- STATED TASK: Tell me how many lines hold "from", please, using only the number.
++++++++++
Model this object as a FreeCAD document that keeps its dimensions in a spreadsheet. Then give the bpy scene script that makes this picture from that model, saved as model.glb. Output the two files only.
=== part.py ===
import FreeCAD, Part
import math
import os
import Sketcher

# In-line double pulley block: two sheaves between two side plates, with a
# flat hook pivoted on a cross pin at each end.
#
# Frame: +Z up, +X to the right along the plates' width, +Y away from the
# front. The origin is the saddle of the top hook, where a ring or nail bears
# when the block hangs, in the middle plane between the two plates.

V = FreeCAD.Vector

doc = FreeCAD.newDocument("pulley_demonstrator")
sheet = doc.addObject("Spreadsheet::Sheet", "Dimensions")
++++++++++
- RESPONSE TO THIS EXERCISE: 2